The Hand of the Artist, Reborn

In this new landscape, the artist's hand does not disappear; it becomes more powerful, more permanent, more difficult to erase. It is no longer bound by geography, medium, or even physical form. It is a mathematical truth etched into a global ledger. It is authorship that outlives materials, styles, and even identities.

But this new power also comes with new responsibility. A transaction cannot be undone. A contract cannot be unsigned. A timestamp cannot be rewritten. Once an artist commits to the chain, their gesture becomes part of history — not just theirs, but humanity's. The blockchain remembers.

And perhaps this is the ultimate irony: the more abstract and technical authorship becomes, the more human it feels. Because beneath every signature, every address, every hash, there is still a decision, still a consciousness choosing to say, I made this.

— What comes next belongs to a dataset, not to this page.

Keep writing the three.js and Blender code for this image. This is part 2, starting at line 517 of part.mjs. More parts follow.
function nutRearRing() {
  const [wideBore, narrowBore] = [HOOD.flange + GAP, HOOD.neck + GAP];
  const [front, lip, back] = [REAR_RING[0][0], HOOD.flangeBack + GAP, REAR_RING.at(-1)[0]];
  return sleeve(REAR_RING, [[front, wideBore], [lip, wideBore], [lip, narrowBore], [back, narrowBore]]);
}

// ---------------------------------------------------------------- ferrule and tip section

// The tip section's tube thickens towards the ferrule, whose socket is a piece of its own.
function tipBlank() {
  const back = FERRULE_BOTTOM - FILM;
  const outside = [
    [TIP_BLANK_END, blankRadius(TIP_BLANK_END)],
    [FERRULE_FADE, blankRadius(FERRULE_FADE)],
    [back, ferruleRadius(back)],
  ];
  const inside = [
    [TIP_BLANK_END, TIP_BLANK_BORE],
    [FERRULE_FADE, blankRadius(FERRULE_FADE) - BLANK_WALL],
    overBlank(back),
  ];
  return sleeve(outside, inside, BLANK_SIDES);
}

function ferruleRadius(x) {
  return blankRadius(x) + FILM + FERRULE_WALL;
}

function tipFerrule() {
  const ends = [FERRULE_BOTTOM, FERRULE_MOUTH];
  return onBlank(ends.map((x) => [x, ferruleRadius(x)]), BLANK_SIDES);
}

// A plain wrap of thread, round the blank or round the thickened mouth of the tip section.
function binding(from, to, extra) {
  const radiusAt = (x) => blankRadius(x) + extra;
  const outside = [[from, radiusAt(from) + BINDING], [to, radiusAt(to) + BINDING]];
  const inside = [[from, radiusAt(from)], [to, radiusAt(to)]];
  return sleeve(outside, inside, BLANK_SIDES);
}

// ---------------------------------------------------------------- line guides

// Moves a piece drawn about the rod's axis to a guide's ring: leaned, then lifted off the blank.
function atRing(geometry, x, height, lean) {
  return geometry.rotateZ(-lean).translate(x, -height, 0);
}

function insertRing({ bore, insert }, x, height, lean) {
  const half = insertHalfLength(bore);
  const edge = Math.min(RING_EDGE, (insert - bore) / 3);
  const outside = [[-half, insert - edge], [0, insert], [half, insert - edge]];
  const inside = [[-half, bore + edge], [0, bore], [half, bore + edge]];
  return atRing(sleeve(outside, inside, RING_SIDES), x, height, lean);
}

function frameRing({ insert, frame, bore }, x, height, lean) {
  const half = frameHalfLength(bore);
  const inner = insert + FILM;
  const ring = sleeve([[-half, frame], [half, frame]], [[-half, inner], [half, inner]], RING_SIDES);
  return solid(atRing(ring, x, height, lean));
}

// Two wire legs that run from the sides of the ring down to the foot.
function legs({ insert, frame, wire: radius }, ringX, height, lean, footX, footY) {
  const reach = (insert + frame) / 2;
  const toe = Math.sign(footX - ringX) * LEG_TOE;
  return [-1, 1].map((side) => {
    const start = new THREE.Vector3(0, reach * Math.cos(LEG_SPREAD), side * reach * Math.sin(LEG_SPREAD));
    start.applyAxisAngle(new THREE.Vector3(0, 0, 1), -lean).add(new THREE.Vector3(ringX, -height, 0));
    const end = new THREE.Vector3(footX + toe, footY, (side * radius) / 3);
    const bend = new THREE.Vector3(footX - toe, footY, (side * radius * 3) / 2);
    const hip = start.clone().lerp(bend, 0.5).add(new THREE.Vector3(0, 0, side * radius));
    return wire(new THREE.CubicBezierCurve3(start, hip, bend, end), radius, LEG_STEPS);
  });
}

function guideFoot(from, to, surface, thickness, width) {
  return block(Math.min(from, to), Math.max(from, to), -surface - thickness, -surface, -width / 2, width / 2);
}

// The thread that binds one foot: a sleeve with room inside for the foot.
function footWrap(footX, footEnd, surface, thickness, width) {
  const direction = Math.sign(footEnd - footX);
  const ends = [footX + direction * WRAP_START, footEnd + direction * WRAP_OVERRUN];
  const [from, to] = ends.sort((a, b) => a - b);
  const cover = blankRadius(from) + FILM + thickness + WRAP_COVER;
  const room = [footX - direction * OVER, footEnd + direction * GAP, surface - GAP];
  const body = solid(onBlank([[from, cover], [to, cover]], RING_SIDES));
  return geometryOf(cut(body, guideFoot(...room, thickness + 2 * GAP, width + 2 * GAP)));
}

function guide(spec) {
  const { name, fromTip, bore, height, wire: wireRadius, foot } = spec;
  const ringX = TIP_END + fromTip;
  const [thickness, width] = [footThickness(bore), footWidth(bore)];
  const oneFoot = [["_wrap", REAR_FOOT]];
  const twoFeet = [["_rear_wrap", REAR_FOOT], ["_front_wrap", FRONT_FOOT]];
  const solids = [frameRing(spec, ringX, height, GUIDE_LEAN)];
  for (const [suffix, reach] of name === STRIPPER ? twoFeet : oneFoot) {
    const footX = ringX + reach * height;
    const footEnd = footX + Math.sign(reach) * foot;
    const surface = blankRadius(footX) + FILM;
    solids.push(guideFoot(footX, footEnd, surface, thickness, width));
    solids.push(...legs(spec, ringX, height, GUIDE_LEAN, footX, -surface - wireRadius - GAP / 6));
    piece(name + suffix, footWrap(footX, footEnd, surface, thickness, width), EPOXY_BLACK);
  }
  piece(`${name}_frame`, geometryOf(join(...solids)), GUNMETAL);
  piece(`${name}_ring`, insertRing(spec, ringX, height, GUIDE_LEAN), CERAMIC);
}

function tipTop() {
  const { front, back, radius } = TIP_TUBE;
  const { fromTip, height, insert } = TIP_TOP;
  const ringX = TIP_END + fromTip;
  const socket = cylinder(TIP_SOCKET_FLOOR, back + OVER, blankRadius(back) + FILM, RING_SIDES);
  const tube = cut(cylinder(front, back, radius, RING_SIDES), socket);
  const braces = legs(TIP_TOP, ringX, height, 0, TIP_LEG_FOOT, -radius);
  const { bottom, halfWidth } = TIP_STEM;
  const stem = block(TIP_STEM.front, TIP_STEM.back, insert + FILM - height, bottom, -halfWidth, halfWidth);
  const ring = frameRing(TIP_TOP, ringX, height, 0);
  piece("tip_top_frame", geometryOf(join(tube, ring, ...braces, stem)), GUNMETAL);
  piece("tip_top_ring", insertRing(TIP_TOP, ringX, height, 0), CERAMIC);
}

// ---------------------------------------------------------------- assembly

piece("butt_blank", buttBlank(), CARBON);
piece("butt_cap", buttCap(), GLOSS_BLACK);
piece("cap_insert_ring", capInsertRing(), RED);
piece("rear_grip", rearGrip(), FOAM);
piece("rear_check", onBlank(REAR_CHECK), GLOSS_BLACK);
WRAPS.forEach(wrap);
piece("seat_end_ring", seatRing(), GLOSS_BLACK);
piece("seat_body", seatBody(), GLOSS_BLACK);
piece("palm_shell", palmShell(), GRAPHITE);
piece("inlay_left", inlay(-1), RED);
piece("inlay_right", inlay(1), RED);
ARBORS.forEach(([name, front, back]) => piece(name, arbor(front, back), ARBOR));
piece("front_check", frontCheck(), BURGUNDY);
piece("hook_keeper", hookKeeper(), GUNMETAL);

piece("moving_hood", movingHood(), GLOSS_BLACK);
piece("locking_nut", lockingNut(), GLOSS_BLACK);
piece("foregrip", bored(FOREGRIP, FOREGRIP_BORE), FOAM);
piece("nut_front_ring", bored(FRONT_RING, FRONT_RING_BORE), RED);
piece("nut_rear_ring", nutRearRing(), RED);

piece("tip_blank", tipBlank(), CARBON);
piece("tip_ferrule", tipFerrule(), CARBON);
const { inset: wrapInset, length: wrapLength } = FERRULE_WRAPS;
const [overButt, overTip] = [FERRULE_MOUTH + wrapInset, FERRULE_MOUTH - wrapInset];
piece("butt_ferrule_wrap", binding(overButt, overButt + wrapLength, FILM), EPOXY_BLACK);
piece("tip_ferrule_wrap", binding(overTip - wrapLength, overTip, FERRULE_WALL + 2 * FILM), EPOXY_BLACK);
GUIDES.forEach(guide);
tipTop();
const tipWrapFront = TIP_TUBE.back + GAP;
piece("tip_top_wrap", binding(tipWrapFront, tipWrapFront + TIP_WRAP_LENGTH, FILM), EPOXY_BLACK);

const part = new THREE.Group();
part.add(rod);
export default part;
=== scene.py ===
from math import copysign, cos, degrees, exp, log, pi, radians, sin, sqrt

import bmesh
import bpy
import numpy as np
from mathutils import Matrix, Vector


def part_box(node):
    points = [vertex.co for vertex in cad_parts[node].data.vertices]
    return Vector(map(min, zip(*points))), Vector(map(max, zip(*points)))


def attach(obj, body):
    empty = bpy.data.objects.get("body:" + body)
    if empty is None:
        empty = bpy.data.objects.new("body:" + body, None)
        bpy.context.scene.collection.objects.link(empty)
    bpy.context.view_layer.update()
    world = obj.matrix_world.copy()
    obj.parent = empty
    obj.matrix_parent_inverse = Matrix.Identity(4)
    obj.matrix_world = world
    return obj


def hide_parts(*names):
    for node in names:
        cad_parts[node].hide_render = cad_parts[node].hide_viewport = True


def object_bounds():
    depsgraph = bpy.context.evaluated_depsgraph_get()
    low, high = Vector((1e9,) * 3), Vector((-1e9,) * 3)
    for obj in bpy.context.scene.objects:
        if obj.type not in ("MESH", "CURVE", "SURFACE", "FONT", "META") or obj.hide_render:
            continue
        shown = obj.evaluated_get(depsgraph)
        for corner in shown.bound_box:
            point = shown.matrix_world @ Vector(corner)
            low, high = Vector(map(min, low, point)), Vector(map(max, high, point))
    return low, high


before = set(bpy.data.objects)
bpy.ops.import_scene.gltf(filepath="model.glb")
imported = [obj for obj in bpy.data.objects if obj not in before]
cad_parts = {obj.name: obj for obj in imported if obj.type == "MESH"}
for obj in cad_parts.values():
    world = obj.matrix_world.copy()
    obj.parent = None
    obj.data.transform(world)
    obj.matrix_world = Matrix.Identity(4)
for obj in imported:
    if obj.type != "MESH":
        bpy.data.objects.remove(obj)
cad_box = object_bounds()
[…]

Authorship in the age of code is not about hiding behind technology. It is about wielding it as a medium. It is the transformation of the artist's signature into a protocol, their brushstroke into a timestamp, their voice into a verifiable signal. It is the reappearance of the human hand — not on a canvas, but on the chain.


And just as the Queen's power comes from her freedom to move anywhere, the artist's power now comes from their ability to inscribe anywhere — in code, in protocol, in time. The board is no longer wood and squares; it is a living network. And every signature upon it is a move.